THE RAYANNE PROJECT


→ ABOUT

→ SUBMIT A POST
→ FEEDBACK

→ ARCHIVE
→ RSS
→ EMAIL US



THE WISDOM IN BEING A LOUD BROAD | CAROLINE CONTILLO

I wasn’t allowed to watch My So-Called Life when it first aired due to the fact that it had a gay character (Way to go, parents! That one sort of backfired, didn’t it?).  Once a week I would pick up a VHS tape of the current episode from the twins who lived down the cul-de-sac. I’d take the coveted tape to my friend Courtney’s house where we’d watch it in her basement. Courtney’s favorite character was Angela, because she could relate to her commentary, peppered with ‘likes’ and ‘whatevers’. I, on the other hand, was infatuated with Rayanne. Impulsive, loudmouthed, hedonistic Rayanne, saying whatever popped into her head and satiating her oral fixation with a cigarette, a beer, a joint, a pill, whatever. She reminded me of every ‘bad’ girl I’d attached myself to since preschool.  Did I want to be them or be with them, or could the two bleed into each other to form some kind of delinquent feedback loop? I was  in awe of women who confidently did and said things that were considered ‘wrong’ and who did so seemingly without the obsessive hemming and hawing I tended to apply toward every single decision to the point of paralysis. Rayanne fit the bill perfectly as the archetype of energy that could temper these tendencies.

Angela Chase was the character around whom an entire world of so-called lives revolved. We were tethered to her story by her inner monologue.
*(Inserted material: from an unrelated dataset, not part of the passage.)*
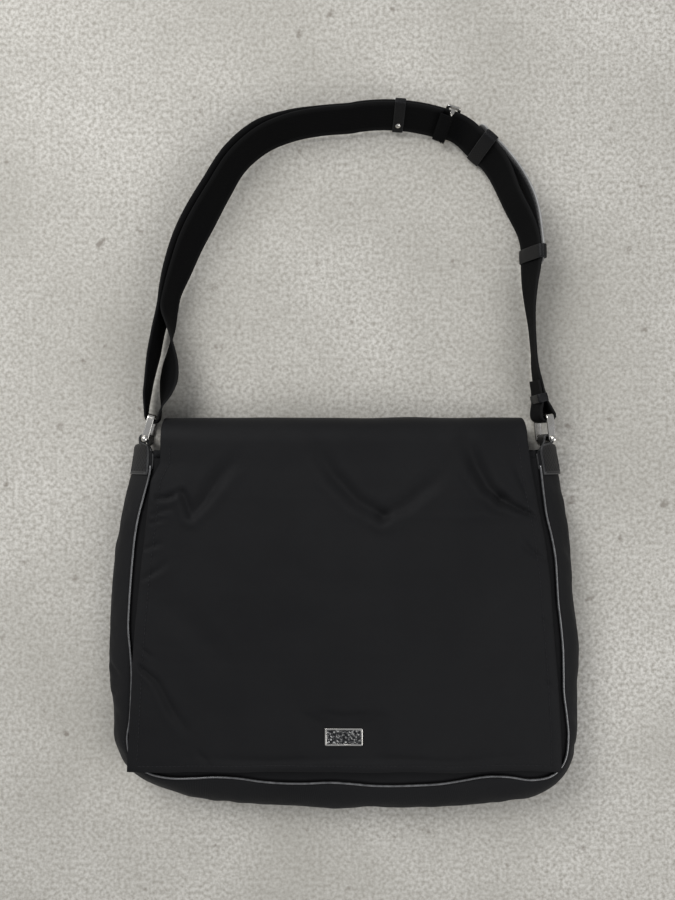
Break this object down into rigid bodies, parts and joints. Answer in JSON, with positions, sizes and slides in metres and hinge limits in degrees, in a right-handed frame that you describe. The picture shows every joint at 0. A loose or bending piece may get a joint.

The rest of the personalities in her solar system were bound together not by gravity but by gauzy emotions and feeling tones that waxed and waned in intensity like the moon’s glow. Throughout the single season of the show, various constellations of characters moved to the forefront, their stories becoming the pole star for an episode. Brian Krakow’s first erection from human contact! Sharon Cherski’s best global endowments! Ricky Vasquez’s eyeliner! Chase family infidelity drama! We cycled in and out of their lives largely through Angela’s pensive lens.

 Afflicted by a classically melancholic demeanor, Angela was wistful, saturnine and approached everything on an incredibly grand scale. This life has been a test. If this had been an actual life, you would have received instructions on where to go and what to do. This was the kind of profundity to which she was prone, applying thoughts like this to decisions about, I don’t know, the appearance of a zit.  Everything seems like a life or death decision when you can see in an instant the repercussions of each movement you could possibly make rippling out into the future.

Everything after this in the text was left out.